Down to the struck warehouses they marched along Weber Ave. where the picket lines patrolled, they grimly passed the spot at Weber and Center where four strikers held a big flag over the spot where Morency was shot down.

The County Courthouse was silent and deserted as the funeral marched past. Gray, the murderer had been taken away, reputedly to a jail in another county. But the men doubted that he was in custody anywhere. Remembering the whitewashings of the Pixley murderers, “he won’t get away. with it,” they told themselves Gray’s family also have fled the county, under police escort.

The Grand Jury is to meet tomorrow at which time a murder indictment against Gray will be sought.

At the cemetery a brief prayer, a salute of honor from a squad from the Veterans of Foreign Wars, and then a long line marched single file past the casket and away. There was no long ceremony. And from the expressions on the faces of these who filed past it was clear none was necessary.

The clenched fists, the set jaws said plainly for all to read: “Good: bye, Ray. We’re going back now and win that strike for you.”

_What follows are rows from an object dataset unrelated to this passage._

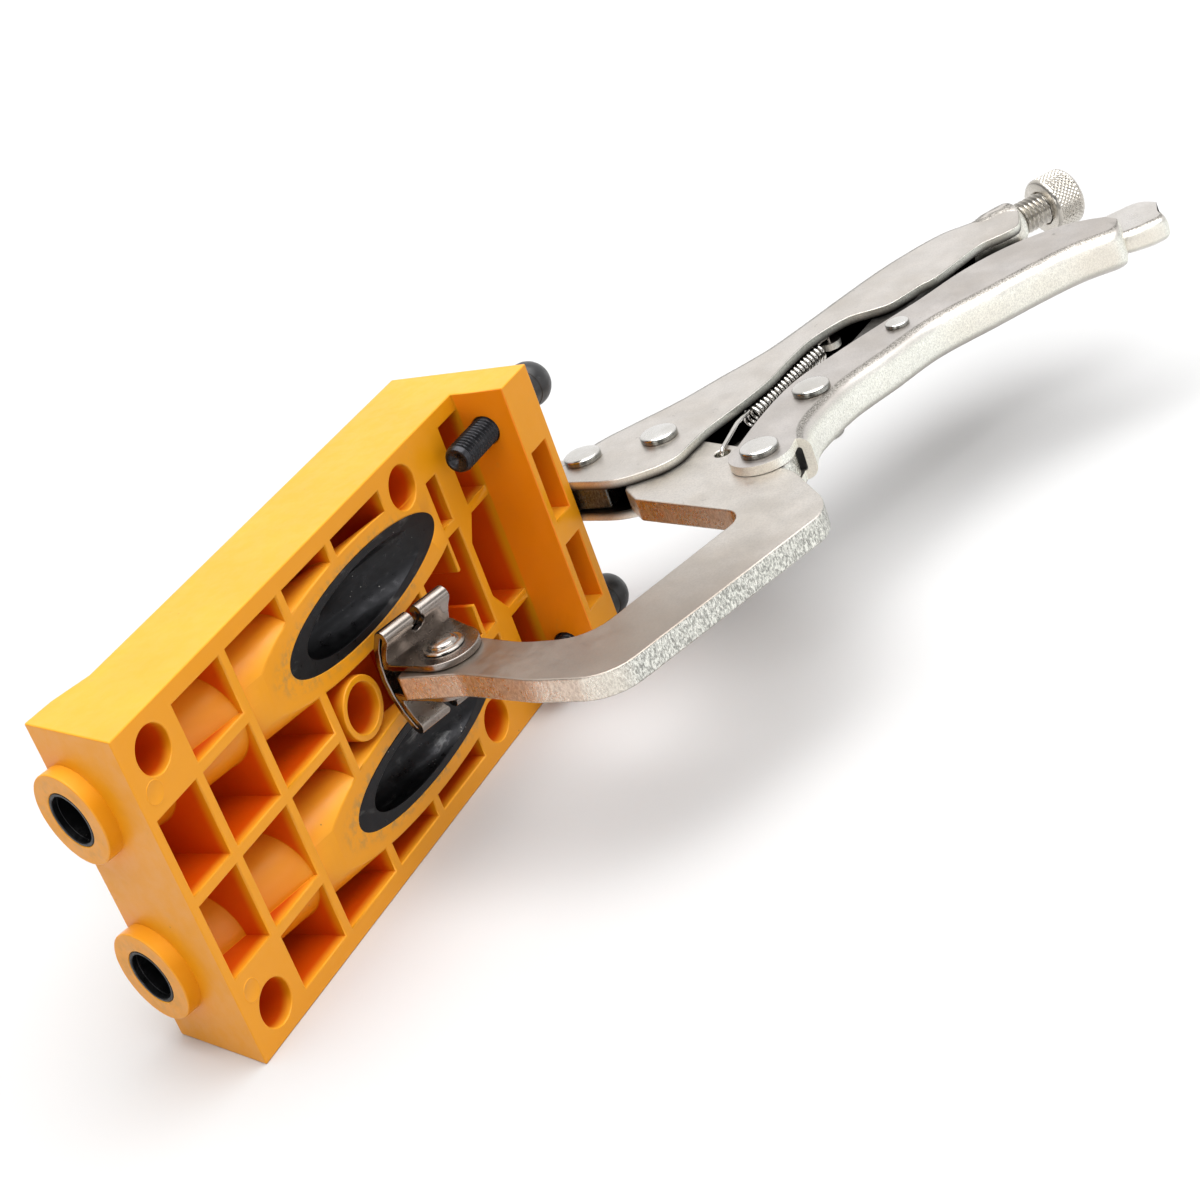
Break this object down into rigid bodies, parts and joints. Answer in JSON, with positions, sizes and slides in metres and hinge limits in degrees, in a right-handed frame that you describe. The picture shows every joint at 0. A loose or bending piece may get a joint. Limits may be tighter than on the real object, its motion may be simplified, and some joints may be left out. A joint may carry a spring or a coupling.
{
  "type": "pocket hole jig",
  "caption": "Ribbed moulded drill-guide housing with slanted steel bushes and a stop lip, held by a locking C-clamp with toggle handles and swivel pads.",
  "frame": {"origin": "centre of the four corner holes, on the housing's working face", "axes": "+X from the drill entries to the stop lip, +Y from the working face into the housing, +Z across the housing's width"},
  "size_m": [0.2631, 0.1831, 0.068],
  "materials": {
    "housing": "moulded ABS, yellow-orange, satin gloss",
    "bush": "blackened steel, drill-worn inside",
    "stop_screw": "black oxide thread",
    "cap": "black moulded cap",
    "handle_sheet": "pressed sheet, dull nickel plate",
    "jaw_plate": "blanked plate, sheared edges, dull nickel plate",
    "rivet": "bright nickel plate",
    "link": "dark steel",
    "screw": "nickel-plated thread and knurl",
    "spring": "spring wire",
    "pad_sheet": "folded sheet, nickel plate"
  },
  "bodies": {
    "housing": {"jig_body": "housing", "bush_left": "bush", "bush_right": "bush", "back_pad": "pad_sheet"},
    "stop_left": {"stop_screw_left": "stop_screw", "stop_cap_left": "cap"},
    "stop_right": {"stop_screw_right": "stop_screw", "stop_cap_right": "cap"},
    "clamp_frame": {"fixed_handle": "handle_sheet", "fixed_jaw": "jaw_plate", "fixed_jaw_rivet": "rivet", "jaw_pivot_rivet": "rivet", "screw_nut": "screw", "back_pad_rivet": "rivet", "spring": "spring"},
    "jaw": {"moving_jaw": "jaw_plate", "handle_rivet": "rivet", "front_pad_rivet": "rivet"},
    "handle": {"moving_handle": "handle_sheet", "toggle_rivet": "rivet", "release_rivet": "rivet"},
    "link": {"toggle_link": "link"},
    "lever": {"release_lever": "handle_sheet"},
    "screw": {"adjusting_screw": "screw"},
    "knob": {"knurled_knob": "screw"},
    "pad": {"front_pad": "pad_sheet"}
  },
  "joints": [
    {"name": "clamp_swivel", "type": "hinge", "parent": "housing", "child": "clamp_frame", "pos_m": [0.01898, 0.0314, 0.002], "axis": [0, 0, 1], "range_deg": [0, 6]},
    {"name": "jaw_open", "type": "hinge", "parent": "clamp_frame", "child": "jaw", "pos_m": [0.09498, -0.0257, 0.002], "axis": [0, 0, 1], "range_deg": [0, 10], "deforming": ["spring"]},
    {"name": "handle_open", "type": "hinge", "parent": "jaw", "child": "handle", "pos_m": [0.08458, -0.0531, 0.002], "axis": [0, 0, 1], "range_deg": [-46, 0]},
    {"name": "link_turn", "type": "hinge", "parent": "handle", "child": "link", "pos_m": [0.10948, -0.0547, 0.002], "axis": [0, 0, 1], "range_deg": [0, 49]},
    {"name": "release", "type": "hinge", "parent": "handle", "child": "lever", "pos_m": [0.13658, -0.0641, 0.002], "axis": [0, 0, 1], "range_deg": [0, 7]},
    {"name": "screw_feed", "type": "slide", "parent": "clamp_frame", "child": "screw", "axis": [0.814, -0.5809, 0], "range_m": [0, 0.008]},
    {"name": "knob_turn", "type": "hinge", "parent": "screw", "child": "knob", "pos_m": [0.20208, -0.0755, 0.002], "axis": [0.814, -0.5809, 0], "range_deg": [0, 2400]},
    {"name": "pad_swivel", "type": "hinge", "parent": "jaw", "child": "pad", "pos_m": [0.01898, -0.0143, 0.002], "axis": [0, 0, 1], "range_deg": [0, 34]},
    {"name": "stop_left_feed", "type": "slide", "parent": "housing", "child": "stop_left", "axis": [1, 0, 0], "range_m": [-0.0025, 0.011]},
    {"name": "stop_right_feed", "type": "slide", "parent": "housing", "child": "stop_right", "axis": [1, 0, 0], "range_m": [-0.0025, 0.011]}
  ],
  "couplings": [
    {"joint": "handle_open", "follows": "jaw_open", "ratio": -4.5},
    {"joint": "link_turn", "follows": "jaw_open", "ratio": 4.83},
    {"joint": "knob_turn", "follows": "screw_feed", "rad_per_m": 5026.5}
  ]
}
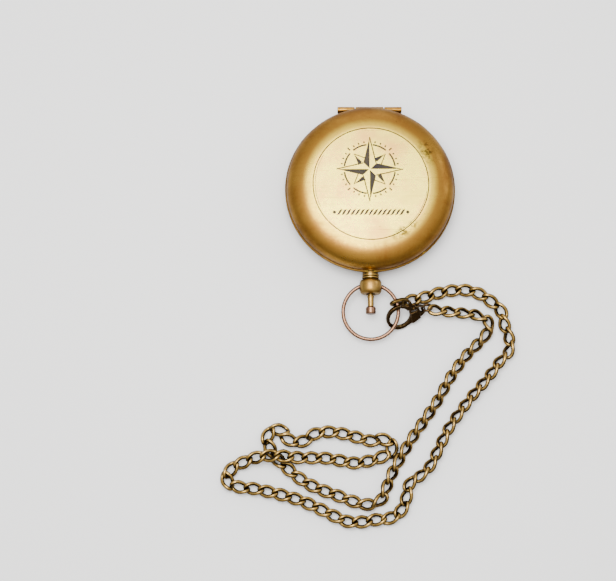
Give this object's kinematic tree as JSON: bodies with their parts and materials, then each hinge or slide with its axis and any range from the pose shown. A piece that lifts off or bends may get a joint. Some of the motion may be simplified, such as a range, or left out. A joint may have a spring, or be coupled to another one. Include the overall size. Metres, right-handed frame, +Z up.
{
  "type": "pocket compass",
  "caption": "Round brass pocket compass in a closed hinged case, with a push-button pendant, a swinging wire bow, and a loose curb chain that ends in a claw clasp.",
  "frame": {"origin": "centre of the flat under the case, on the surface it lies on", "axes": "+Z up through the lid, +Y to the lid's hinge, -Y along the pendant to the button and the bow"},
  "size_m": [0.0866, 0.1259, 0.013],
  "materials": {
    "case_brass": "antique brass, polished on the flats and dark at the edges",
    "pale_brass": "bright polished pale brass",
    "rose_brass": "polished pale rose brass wire",
    "chain_brass": "antique brass wire, dark between the links",
    "dark_bronze": "dark bronze plating, pale where the edges are worn",
    "spring_steel": "plain steel",
    "blued_steel": "blued steel",
    "dial_enamel": "matt ivory enamel with printed marks",
    "crystal_glass": "clear"
  },
  "bodies": {
    "case": {"case_base": "case_brass", "base_hinge_leaf": "case_brass", "hinge_pin": "spring_steel", "lift_spring": "spring_steel", "lift_spring_screw": "spring_steel", "compass_cup": "case_brass", "dial_card": "dial_enamel", "pivot_post": "spring_steel", "chapter_ring": "pale_brass", "crystal": "crystal_glass", "bezel_ring": "pale_brass", "pendant_neck": "pale_brass", "pendant_ball": "pale_brass", "plunger_spring": "spring_steel", "chain_out": "chain_brass", "chain_back": "chain_brass"},
    "lid": {"case_lid": "case_brass", "lid_hinge_leaf": "case_brass", "lid_striker": "case_brass"},
    "plunger": {"plunger_stem": "pale_brass", "plunger_button": "pale_brass", "catch_hook": "spring_steel"},
    "needle": {"needle": "blued_steel", "needle_cap": "pale_brass"},
    "bow": {"bow": "rose_brass", "chain_end_link": "chain_brass", "clasp_body": "dark_bronze", "clasp_rivet": "dark_bronze", "clasp_spring": "spring_steel", "clasp_eye": "dark_bronze"},
    "gate": {"clasp_gate": "dark_bronze"}
  },
  "joints": [
    {"name": "lid_hinge", "type": "hinge", "parent": "case", "child": "lid", "pos_m": [0, 0.0249, 0.00685], "axis": [-1, 0, 0], "range_deg": [0, 105]},
    {"name": "button_press", "type": "slide", "parent": "case", "child": "plunger", "axis": [0, 1, 0], "range_m": [0, 0.001], "stiffness_N_per_m": 300, "springref_m": -0.002, "deforming": ["plunger_spring"]},
    {"name": "needle_spin", "type": "hinge", "parent": "case", "child": "needle", "pos_m": [0, 0, 0.00464], "axis": [0, 0, 1], "continuous": true},
    {"name": "bow_swing", "type": "hinge", "parent": "case", "child": "bow", "pos_m": [0, -0.02948, 0.0044], "axis": [-1, 0, 0], "range_deg": [0, 110]},
    {"name": "gate_swing", "type": "hinge", "parent": "bow", "child": "gate", "pos_m": [0.01242, -0.03561, 0.00454], "axis": [0.2744, -0.6659, 0.6937], "range_deg": [0, 25], "stiffness_Nm_per_rad": 0.0005, "springref_deg": -17.19}
  ]
}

Western Worker was the publication of the Communist Party in the western United States, focused on the Pacific Coast, from 1933 until 1937. Originally published twice monthly in San Francisco, it grew to a weekly, then a twice-weekly and then merged with the Party’s Daily Worker on the West Coast to form the People’s Daily World which published until 1957. Its issues contain a wealth of information on Communist activity and cultural events in the west of those years.